Goal: Identify and reproduce every line holding the string "that".

··· Given records

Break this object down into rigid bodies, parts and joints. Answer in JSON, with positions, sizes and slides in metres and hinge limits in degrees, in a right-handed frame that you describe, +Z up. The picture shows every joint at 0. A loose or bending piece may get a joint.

······
··· Given records

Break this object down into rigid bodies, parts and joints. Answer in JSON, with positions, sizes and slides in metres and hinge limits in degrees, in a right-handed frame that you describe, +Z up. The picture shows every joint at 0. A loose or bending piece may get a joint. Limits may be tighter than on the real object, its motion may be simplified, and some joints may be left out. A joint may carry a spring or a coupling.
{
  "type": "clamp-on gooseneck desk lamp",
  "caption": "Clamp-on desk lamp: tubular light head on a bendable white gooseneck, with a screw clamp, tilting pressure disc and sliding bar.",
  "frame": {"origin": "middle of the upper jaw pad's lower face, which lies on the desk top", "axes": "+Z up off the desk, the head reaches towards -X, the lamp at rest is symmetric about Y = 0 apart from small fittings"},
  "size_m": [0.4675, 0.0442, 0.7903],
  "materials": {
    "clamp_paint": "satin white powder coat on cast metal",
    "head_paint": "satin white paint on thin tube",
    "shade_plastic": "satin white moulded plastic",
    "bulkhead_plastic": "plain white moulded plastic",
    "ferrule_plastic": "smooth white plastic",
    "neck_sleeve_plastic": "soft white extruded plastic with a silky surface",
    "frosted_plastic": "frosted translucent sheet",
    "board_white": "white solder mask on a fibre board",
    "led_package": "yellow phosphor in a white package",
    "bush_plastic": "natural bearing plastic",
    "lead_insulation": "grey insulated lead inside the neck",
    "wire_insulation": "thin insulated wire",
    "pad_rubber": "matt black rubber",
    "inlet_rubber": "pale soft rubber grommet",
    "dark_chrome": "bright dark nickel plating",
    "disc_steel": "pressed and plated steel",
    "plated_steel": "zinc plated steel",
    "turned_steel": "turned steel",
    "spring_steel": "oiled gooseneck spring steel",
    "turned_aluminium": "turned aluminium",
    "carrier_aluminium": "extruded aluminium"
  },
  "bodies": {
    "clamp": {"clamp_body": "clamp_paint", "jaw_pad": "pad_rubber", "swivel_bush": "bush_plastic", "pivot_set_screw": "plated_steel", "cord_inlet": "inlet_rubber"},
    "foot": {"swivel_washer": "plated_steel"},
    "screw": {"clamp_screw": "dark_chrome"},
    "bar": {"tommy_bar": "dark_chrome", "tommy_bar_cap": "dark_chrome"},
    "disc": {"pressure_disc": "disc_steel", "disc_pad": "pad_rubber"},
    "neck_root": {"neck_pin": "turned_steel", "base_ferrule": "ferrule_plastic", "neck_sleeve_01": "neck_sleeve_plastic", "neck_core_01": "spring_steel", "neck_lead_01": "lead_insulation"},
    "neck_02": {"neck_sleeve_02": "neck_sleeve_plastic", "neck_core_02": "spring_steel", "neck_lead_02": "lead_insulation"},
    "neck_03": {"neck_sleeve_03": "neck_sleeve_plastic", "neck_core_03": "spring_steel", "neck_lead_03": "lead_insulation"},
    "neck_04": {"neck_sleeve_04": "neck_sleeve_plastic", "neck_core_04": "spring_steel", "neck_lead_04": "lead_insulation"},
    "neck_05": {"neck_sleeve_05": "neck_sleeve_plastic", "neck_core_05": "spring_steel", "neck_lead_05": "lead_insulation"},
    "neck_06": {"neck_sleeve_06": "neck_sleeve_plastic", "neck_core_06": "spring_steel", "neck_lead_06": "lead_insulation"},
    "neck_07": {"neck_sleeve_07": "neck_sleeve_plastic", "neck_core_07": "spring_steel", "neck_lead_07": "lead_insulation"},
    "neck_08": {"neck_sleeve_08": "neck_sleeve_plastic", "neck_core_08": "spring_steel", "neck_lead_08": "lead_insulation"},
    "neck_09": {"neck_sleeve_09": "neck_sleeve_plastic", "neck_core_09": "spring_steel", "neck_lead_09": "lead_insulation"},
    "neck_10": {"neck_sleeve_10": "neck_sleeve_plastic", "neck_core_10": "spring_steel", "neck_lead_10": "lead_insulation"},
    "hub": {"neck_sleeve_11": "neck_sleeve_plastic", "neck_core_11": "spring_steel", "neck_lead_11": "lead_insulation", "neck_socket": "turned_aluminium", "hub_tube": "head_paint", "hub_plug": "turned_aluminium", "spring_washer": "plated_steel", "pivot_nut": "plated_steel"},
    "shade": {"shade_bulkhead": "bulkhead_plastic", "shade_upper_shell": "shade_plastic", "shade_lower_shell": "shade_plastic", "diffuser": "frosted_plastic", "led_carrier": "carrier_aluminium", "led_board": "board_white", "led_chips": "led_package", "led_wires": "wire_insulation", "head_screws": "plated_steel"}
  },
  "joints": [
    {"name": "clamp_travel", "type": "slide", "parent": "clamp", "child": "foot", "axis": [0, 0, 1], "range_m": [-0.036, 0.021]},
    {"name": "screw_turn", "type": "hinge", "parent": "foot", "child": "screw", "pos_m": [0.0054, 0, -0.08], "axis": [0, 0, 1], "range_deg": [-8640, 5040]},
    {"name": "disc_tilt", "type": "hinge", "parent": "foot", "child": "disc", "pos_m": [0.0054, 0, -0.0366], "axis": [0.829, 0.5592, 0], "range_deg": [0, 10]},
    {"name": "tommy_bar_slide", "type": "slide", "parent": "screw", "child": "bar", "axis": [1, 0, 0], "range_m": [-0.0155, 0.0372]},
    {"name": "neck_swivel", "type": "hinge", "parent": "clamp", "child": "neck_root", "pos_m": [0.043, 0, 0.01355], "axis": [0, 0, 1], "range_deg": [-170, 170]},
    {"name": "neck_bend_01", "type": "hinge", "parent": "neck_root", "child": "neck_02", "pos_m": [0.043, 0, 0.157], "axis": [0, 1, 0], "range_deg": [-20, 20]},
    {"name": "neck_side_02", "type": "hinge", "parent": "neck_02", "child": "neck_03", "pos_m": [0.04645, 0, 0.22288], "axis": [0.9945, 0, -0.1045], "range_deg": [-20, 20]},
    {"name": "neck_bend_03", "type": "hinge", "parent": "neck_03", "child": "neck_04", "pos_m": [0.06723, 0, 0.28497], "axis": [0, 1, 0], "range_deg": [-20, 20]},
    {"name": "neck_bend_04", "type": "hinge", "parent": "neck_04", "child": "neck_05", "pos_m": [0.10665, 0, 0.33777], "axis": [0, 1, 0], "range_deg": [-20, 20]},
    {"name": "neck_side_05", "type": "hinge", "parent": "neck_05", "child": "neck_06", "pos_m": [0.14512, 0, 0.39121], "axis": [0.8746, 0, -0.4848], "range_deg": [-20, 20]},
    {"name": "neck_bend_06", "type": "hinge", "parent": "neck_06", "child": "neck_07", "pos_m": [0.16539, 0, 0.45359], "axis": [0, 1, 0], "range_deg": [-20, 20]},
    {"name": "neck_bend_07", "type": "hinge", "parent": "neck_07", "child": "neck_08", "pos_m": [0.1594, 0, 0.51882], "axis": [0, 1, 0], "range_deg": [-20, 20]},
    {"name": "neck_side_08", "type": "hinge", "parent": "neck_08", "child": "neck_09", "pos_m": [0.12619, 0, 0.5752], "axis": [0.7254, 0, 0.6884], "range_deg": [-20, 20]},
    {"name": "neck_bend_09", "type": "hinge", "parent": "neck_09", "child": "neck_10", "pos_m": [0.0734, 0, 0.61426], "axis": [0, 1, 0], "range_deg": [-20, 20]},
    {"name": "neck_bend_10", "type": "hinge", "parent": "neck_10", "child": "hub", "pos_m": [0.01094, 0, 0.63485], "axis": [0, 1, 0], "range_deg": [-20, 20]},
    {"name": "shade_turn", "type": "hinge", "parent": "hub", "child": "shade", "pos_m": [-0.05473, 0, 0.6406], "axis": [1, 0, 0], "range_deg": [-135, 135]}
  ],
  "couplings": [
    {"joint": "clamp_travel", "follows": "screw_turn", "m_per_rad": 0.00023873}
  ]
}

······
··· Given records

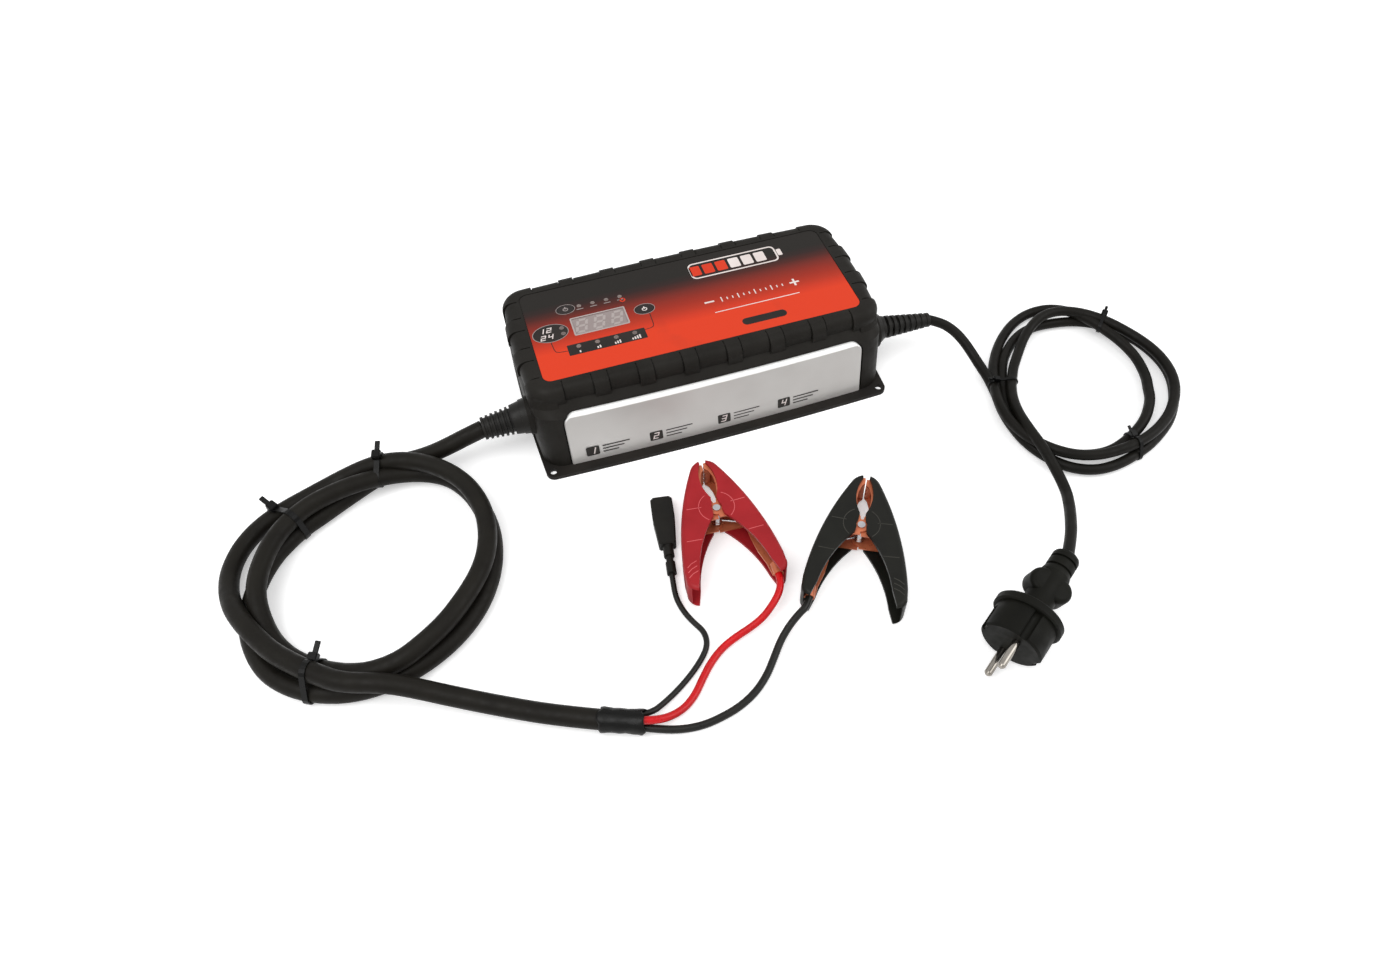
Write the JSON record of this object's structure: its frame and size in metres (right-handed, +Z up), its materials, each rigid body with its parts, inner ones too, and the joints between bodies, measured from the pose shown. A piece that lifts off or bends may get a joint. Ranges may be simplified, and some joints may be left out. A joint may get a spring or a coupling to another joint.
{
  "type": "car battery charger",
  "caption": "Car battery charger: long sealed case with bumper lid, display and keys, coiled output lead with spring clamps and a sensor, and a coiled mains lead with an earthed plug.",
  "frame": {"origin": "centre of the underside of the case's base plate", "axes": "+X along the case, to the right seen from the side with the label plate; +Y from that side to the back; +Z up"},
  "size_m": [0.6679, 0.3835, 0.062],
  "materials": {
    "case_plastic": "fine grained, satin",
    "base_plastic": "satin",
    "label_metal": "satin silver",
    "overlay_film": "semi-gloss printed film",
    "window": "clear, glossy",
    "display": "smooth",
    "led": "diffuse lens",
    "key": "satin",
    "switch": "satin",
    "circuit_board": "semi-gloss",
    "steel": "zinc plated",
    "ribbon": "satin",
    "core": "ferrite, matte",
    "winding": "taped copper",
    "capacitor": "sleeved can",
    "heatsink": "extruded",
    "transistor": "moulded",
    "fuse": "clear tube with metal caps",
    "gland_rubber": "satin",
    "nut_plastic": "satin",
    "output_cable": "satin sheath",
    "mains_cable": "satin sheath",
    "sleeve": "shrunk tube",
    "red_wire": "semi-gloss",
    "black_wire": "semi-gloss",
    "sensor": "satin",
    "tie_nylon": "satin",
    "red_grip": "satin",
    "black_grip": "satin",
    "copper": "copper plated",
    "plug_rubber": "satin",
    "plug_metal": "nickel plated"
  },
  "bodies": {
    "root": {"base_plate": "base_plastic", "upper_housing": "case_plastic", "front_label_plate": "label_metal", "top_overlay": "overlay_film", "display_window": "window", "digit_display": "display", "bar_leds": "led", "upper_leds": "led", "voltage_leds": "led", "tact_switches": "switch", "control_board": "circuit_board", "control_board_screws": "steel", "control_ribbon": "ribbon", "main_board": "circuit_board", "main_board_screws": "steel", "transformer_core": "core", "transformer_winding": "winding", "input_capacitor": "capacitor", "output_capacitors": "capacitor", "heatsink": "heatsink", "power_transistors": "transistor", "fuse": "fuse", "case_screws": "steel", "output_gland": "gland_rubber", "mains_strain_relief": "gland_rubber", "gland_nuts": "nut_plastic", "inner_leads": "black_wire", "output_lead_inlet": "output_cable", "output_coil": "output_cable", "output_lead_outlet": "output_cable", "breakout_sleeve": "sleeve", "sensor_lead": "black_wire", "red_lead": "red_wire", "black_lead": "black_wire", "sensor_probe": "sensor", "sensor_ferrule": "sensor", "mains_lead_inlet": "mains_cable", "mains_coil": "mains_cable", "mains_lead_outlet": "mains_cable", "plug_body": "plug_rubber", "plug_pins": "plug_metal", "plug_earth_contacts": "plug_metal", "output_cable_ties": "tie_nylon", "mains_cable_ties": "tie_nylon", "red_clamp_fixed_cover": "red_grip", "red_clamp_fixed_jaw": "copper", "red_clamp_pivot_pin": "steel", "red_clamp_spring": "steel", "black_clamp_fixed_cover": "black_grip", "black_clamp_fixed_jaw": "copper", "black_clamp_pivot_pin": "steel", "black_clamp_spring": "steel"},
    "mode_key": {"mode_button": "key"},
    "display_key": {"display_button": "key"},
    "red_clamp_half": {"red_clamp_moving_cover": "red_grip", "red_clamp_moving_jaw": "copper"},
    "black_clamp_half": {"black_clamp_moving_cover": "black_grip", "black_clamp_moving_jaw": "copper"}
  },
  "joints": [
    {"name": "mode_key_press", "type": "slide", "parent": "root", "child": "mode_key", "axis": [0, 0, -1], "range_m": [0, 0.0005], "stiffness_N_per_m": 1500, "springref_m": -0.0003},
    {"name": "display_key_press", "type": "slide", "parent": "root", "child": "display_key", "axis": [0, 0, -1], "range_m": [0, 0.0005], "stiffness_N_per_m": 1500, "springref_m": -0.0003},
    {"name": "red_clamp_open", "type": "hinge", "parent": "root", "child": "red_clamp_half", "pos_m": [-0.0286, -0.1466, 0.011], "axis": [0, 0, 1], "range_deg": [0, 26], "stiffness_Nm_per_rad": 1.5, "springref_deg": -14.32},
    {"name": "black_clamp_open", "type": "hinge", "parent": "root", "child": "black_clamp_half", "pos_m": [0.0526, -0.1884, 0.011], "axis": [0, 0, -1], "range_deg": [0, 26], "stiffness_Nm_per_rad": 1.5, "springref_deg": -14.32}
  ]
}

······

Full answer:
Break this object down into rigid bodies, parts and joints. Answer in JSON, with positions, sizes and slides in metres and hinge limits in degrees, in a right-handed frame that you describe, +Z up. The picture shows every joint at 0. A loose or bending piece may get a joint.
Break this object down into rigid bodies, parts and joints. Answer in JSON, with positions, sizes and slides in metres and hinge limits in degrees, in a right-handed frame that you describe, +Z up. The picture shows every joint at 0. A loose or bending piece may get a joint. Limits may be tighter than on the real object, its motion may be simplified, and some joints may be left out. A joint may carry a spring or a coupling.
Write the JSON record of this object's structure: its frame and size in metres (right-handed, +Z up), its materials, each rigid body with its parts, inner ones too, and the joints between bodies, measured from the pose shown. A piece that lifts off or bends may get a joint. Ranges may be simplified, and some joints may be left out. A joint may get a spring or a coupling to another joint.
  "frame": {"origin": "centre of the underside of the case's base plate", "axes": "+X along the case, to the right seen from the side with the label plate; +Y from that side to the back; +Z up"},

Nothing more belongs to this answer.